## Exercise aim
The data below needs to be returned exactly, line for line.

## Raw records
- - - - -

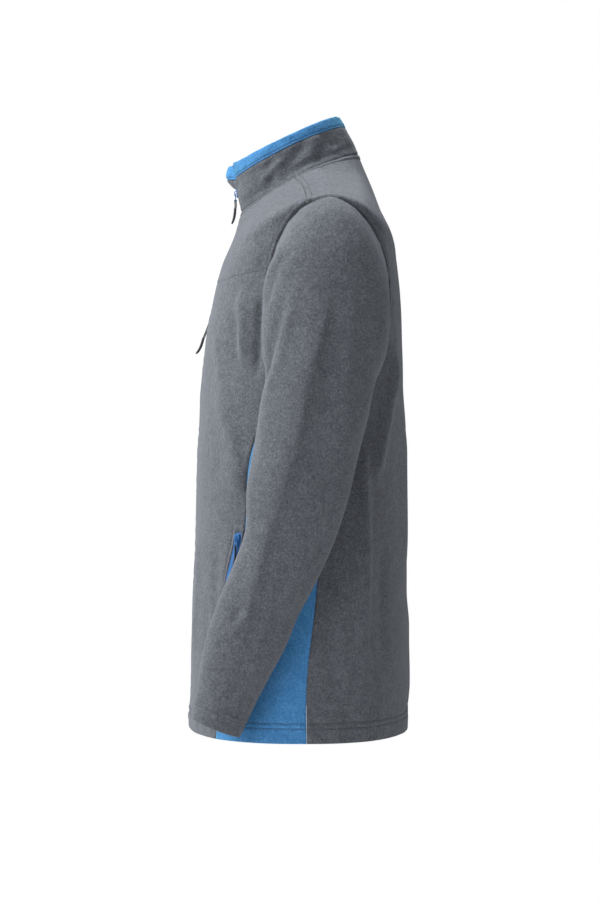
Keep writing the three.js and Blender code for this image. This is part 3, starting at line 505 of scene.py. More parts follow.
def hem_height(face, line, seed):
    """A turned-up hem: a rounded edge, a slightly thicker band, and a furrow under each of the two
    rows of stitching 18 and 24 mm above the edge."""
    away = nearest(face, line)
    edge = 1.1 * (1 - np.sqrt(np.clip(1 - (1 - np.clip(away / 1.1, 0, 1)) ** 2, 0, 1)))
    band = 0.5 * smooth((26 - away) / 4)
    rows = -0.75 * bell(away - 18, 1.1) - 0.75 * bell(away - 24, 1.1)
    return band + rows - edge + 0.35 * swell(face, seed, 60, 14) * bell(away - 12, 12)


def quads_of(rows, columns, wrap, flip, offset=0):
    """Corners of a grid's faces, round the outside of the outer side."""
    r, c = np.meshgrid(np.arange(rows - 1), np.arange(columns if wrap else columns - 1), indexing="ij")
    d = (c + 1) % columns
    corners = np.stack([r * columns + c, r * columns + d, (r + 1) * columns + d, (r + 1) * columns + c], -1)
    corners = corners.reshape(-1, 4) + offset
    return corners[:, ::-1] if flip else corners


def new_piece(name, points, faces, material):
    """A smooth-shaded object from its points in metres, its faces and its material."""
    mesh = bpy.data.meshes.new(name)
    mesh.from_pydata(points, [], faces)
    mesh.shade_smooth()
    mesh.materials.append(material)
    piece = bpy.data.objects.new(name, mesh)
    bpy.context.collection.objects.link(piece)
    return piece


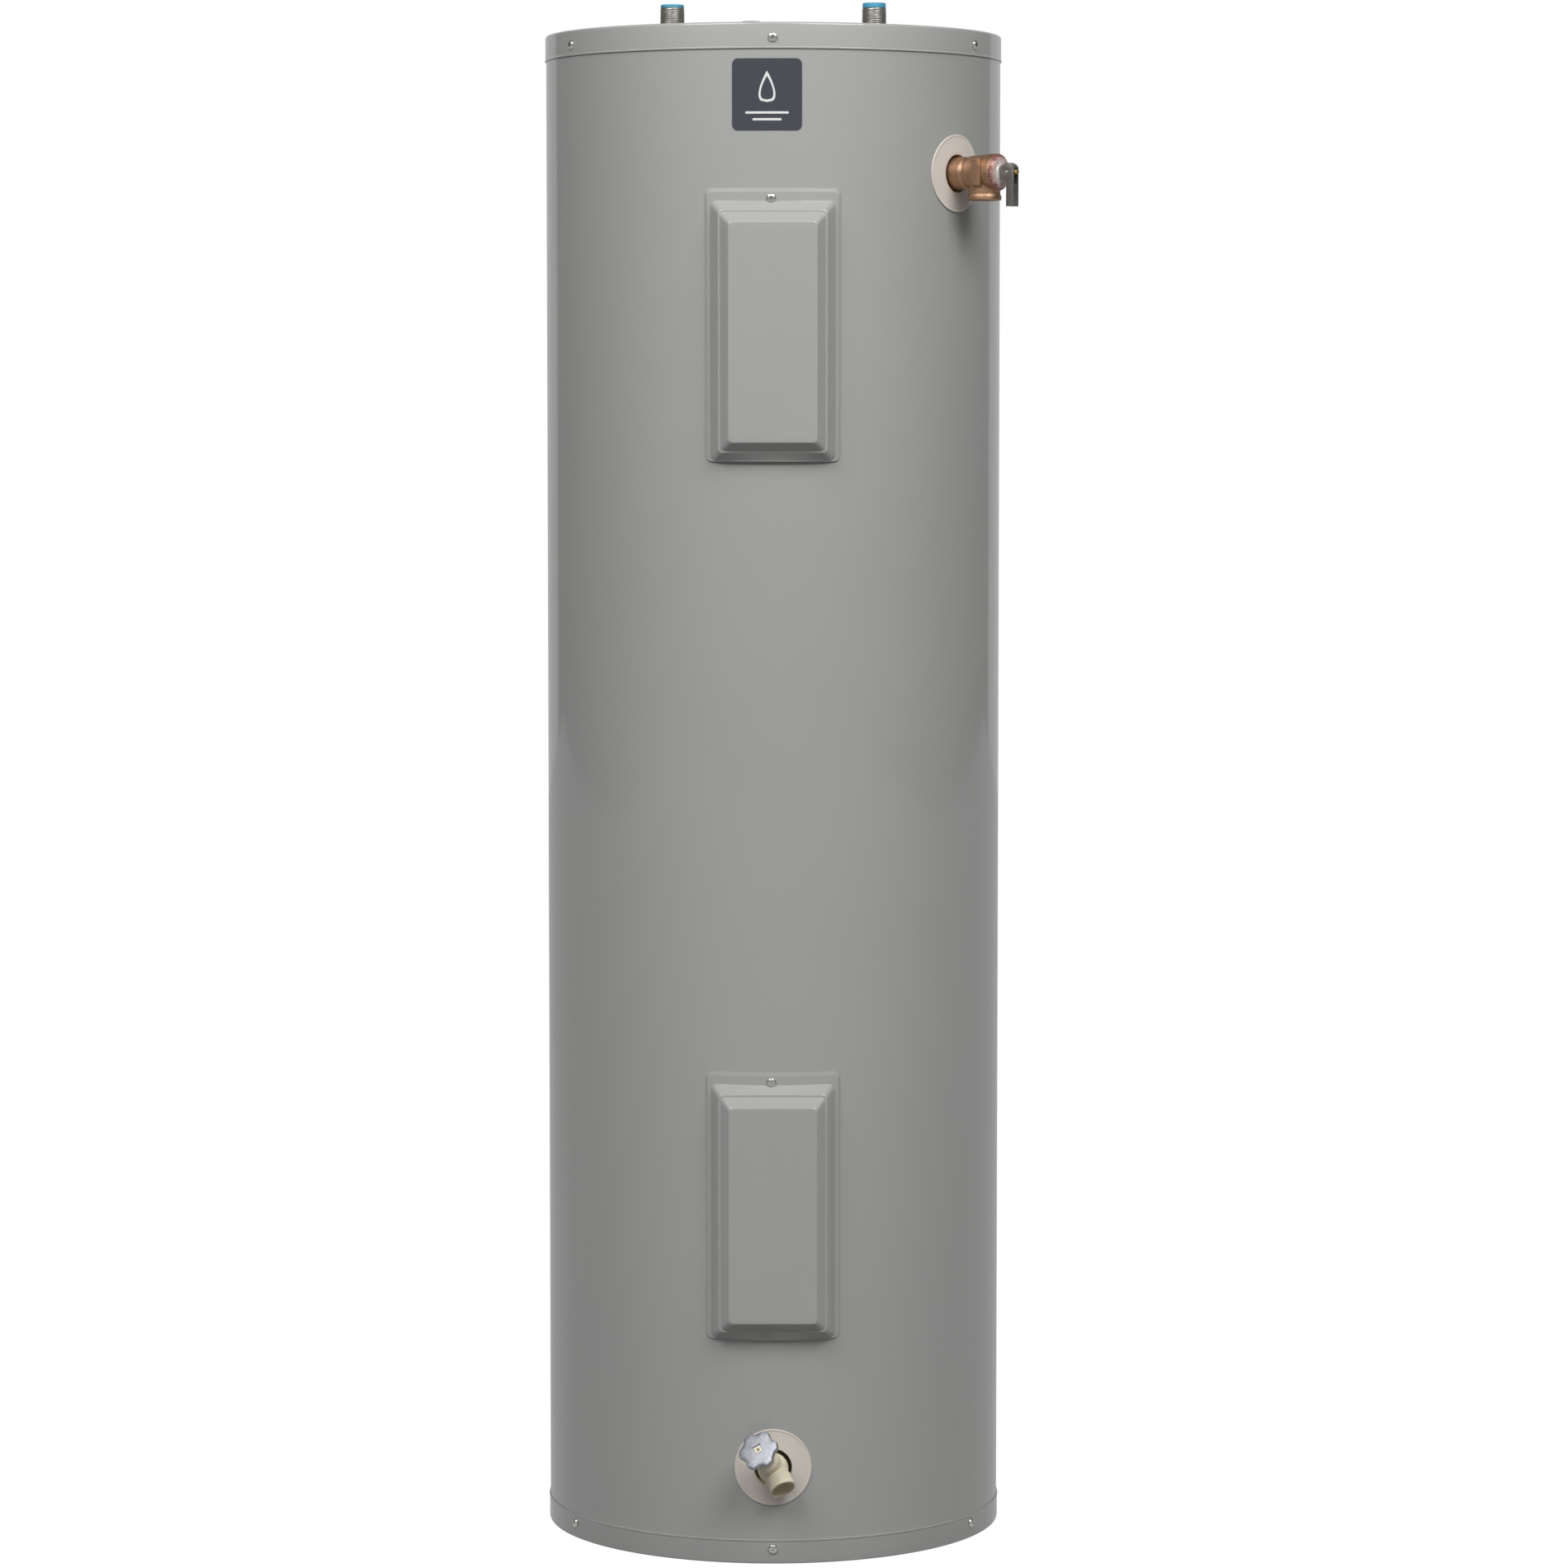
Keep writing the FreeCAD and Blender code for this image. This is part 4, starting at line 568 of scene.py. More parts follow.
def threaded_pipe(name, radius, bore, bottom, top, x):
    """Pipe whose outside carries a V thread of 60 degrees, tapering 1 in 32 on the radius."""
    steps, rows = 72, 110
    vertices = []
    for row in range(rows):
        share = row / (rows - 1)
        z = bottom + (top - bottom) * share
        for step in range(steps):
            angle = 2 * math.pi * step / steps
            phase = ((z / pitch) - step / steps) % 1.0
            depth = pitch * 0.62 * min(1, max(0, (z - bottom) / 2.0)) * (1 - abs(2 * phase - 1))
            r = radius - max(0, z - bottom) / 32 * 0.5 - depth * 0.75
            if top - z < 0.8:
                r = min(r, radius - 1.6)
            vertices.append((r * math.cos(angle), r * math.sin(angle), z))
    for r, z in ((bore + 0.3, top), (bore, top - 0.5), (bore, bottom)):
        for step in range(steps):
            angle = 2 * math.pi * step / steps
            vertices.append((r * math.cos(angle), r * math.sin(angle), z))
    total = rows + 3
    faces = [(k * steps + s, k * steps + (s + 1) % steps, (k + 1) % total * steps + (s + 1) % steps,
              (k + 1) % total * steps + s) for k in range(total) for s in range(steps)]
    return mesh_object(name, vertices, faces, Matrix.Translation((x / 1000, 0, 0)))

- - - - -

## Exercise result
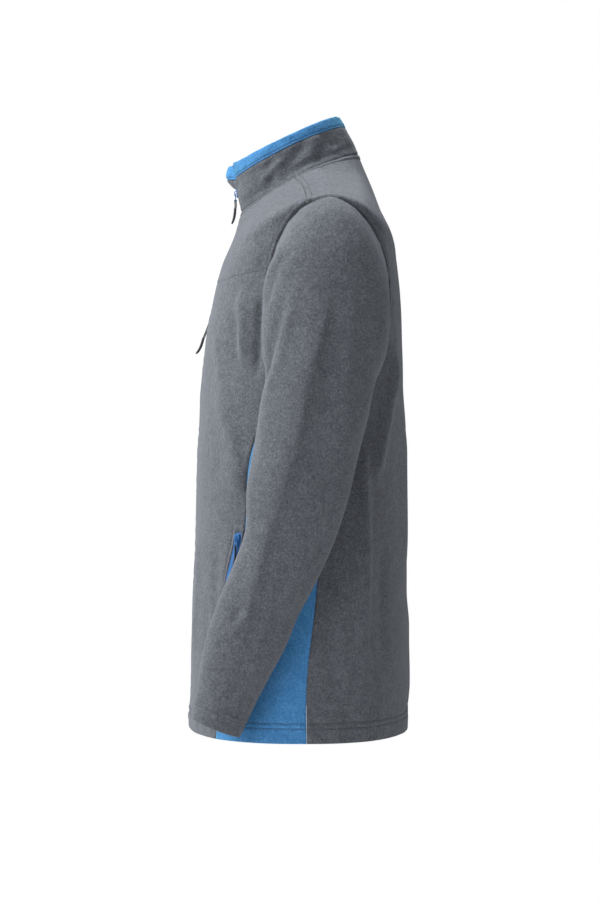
Keep writing the three.js and Blender code for this image. This is part 3, starting at line 505 of scene.py. More parts follow.
def hem_height(face, line, seed):
    """A turned-up hem: a rounded edge, a slightly thicker band, and a furrow under each of the two
    rows of stitching 18 and 24 mm above the edge."""
    away = nearest(face, line)
    edge = 1.1 * (1 - np.sqrt(np.clip(1 - (1 - np.clip(away / 1.1, 0, 1)) ** 2, 0, 1)))
    band = 0.5 * smooth((26 - away) / 4)
    rows = -0.75 * bell(away - 18, 1.1) - 0.75 * bell(away - 24, 1.1)
    return band + rows - edge + 0.35 * swell(face, seed, 60, 14) * bell(away - 12, 12)


def quads_of(rows, columns, wrap, flip, offset=0):
    """Corners of a grid's faces, round the outside of the outer side."""
    r, c = np.meshgrid(np.arange(rows - 1), np.arange(columns if wrap else columns - 1), indexing="ij")
    d = (c + 1) % columns
    corners = np.stack([r * columns + c, r * columns + d, (r + 1) * columns + d, (r + 1) * columns + c], -1)
    corners = corners.reshape(-1, 4) + offset
    return corners[:, ::-1] if flip else corners


def new_piece(name, points, faces, material):
    """A smooth-shaded object from its points in metres, its faces and its material."""
    mesh = bpy.data.meshes.new(name)
    mesh.from_pydata(points, [], faces)
    mesh.shade_smooth()
    mesh.materials.append(material)
    piece = bpy.data.objects.new(name, mesh)
    bpy.context.collection.objects.link(piece)
    return piece


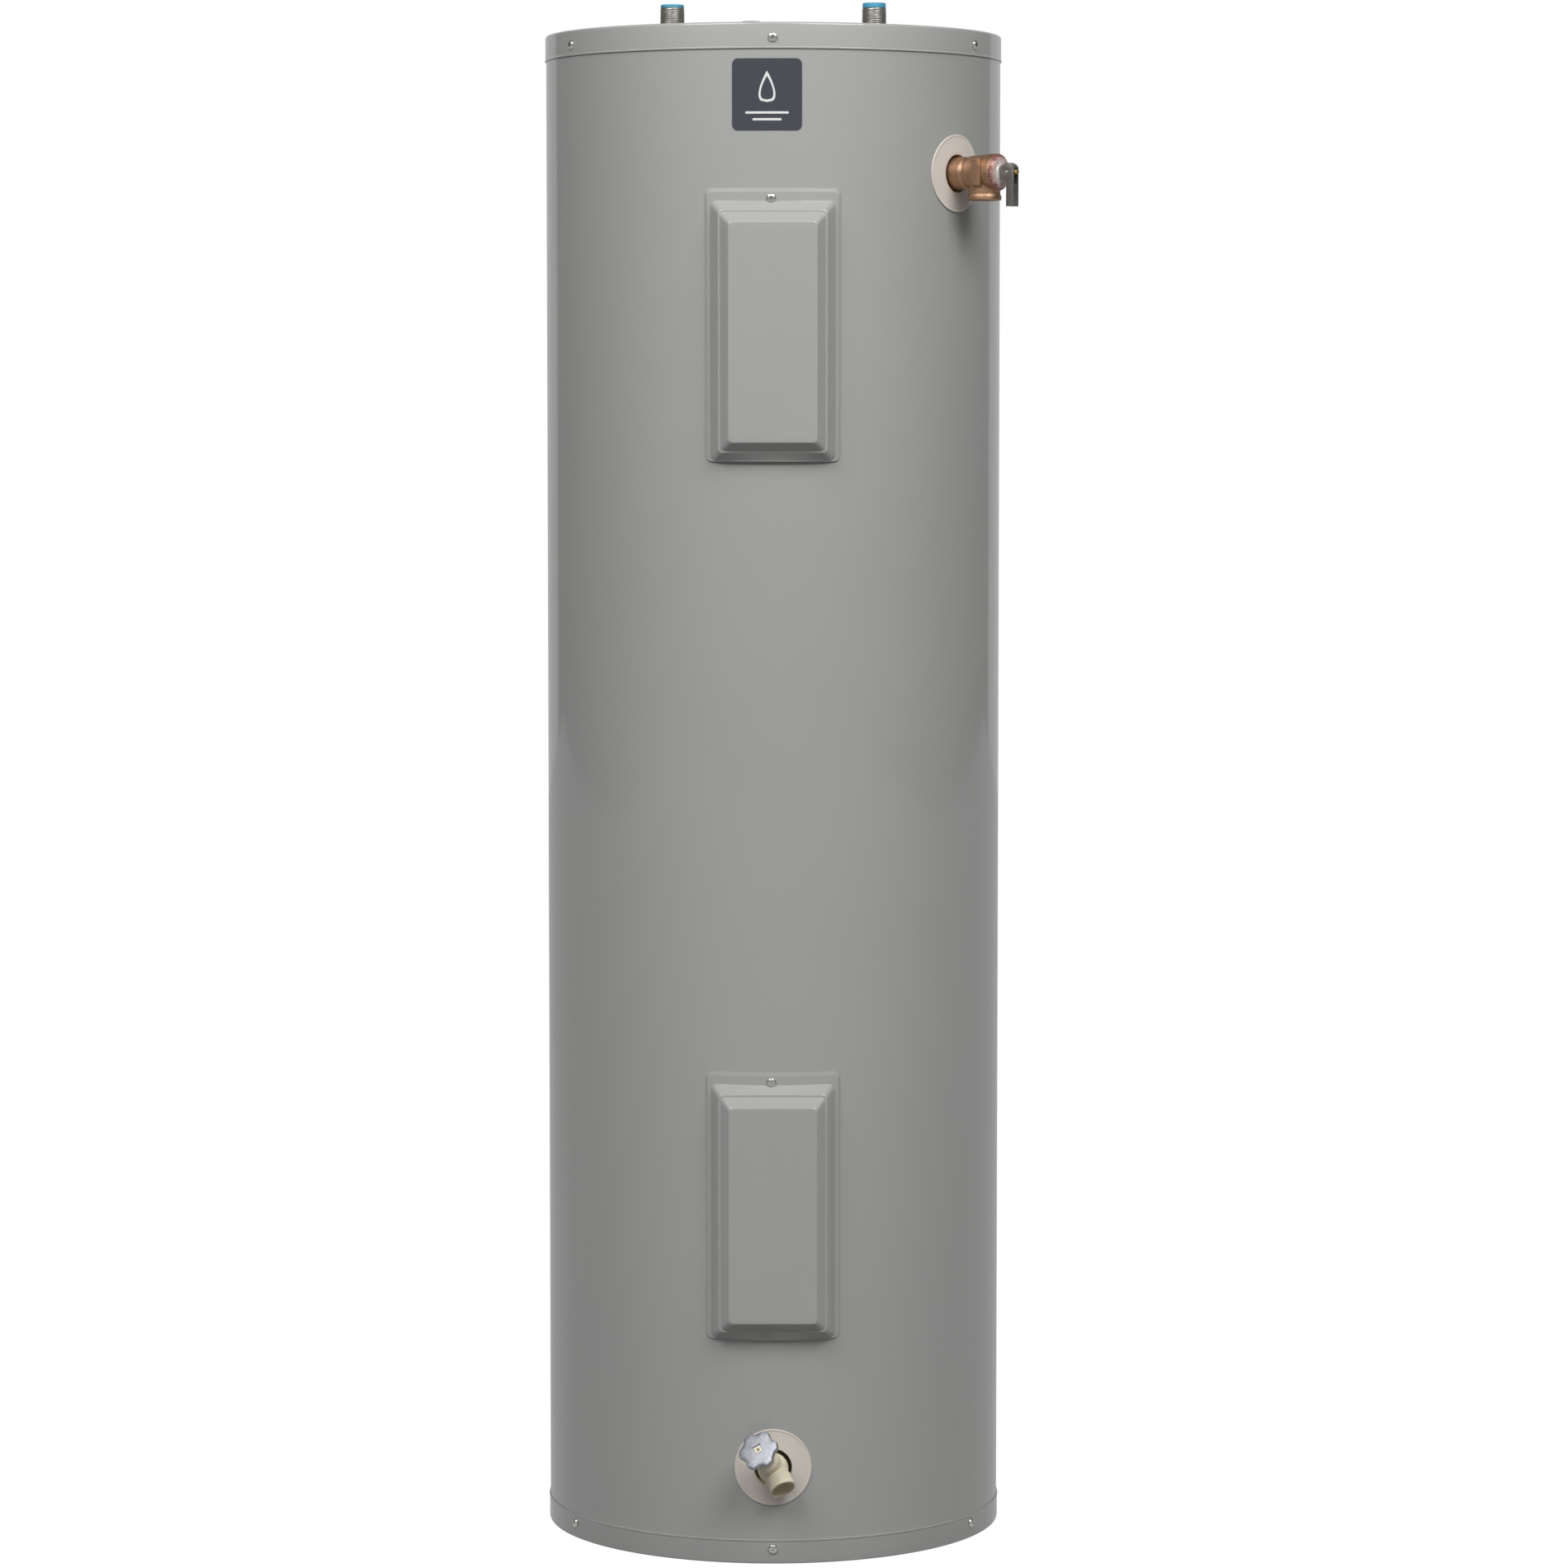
Keep writing the FreeCAD and Blender code for this image. This is part 4, starting at line 568 of scene.py. More parts follow.
def threaded_pipe(name, radius, bore, bottom, top, x):
    """Pipe whose outside carries a V thread of 60 degrees, tapering 1 in 32 on the radius."""
    steps, rows = 72, 110
    vertices = []
    for row in range(rows):
        share = row / (rows - 1)
        z = bottom + (top - bottom) * share
        for step in range(steps):
            angle = 2 * math.pi * step / steps
            phase = ((z / pitch) - step / steps) % 1.0
            depth = pitch * 0.62 * min(1, max(0, (z - bottom) / 2.0)) * (1 - abs(2 * phase - 1))
            r = radius - max(0, z - bottom) / 32 * 0.5 - depth * 0.75
            if top - z < 0.8:
                r = min(r, radius - 1.6)
            vertices.append((r * math.cos(angle), r * math.sin(angle), z))
    for r, z in ((bore + 0.3, top), (bore, top - 0.5), (bore, bottom)):
        for step in range(steps):
            angle = 2 * math.pi * step / steps
            vertices.append((r * math.cos(angle), r * math.sin(angle), z))
    total = rows + 3
    faces = [(k * steps + s, k * steps + (s + 1) % steps, (k + 1) % total * steps + (s + 1) % steps,
              (k + 1) % total * steps + s) for k in range(total) for s in range(steps)]
    return mesh_object(name, vertices, faces, Matrix.Translation((x / 1000, 0, 0)))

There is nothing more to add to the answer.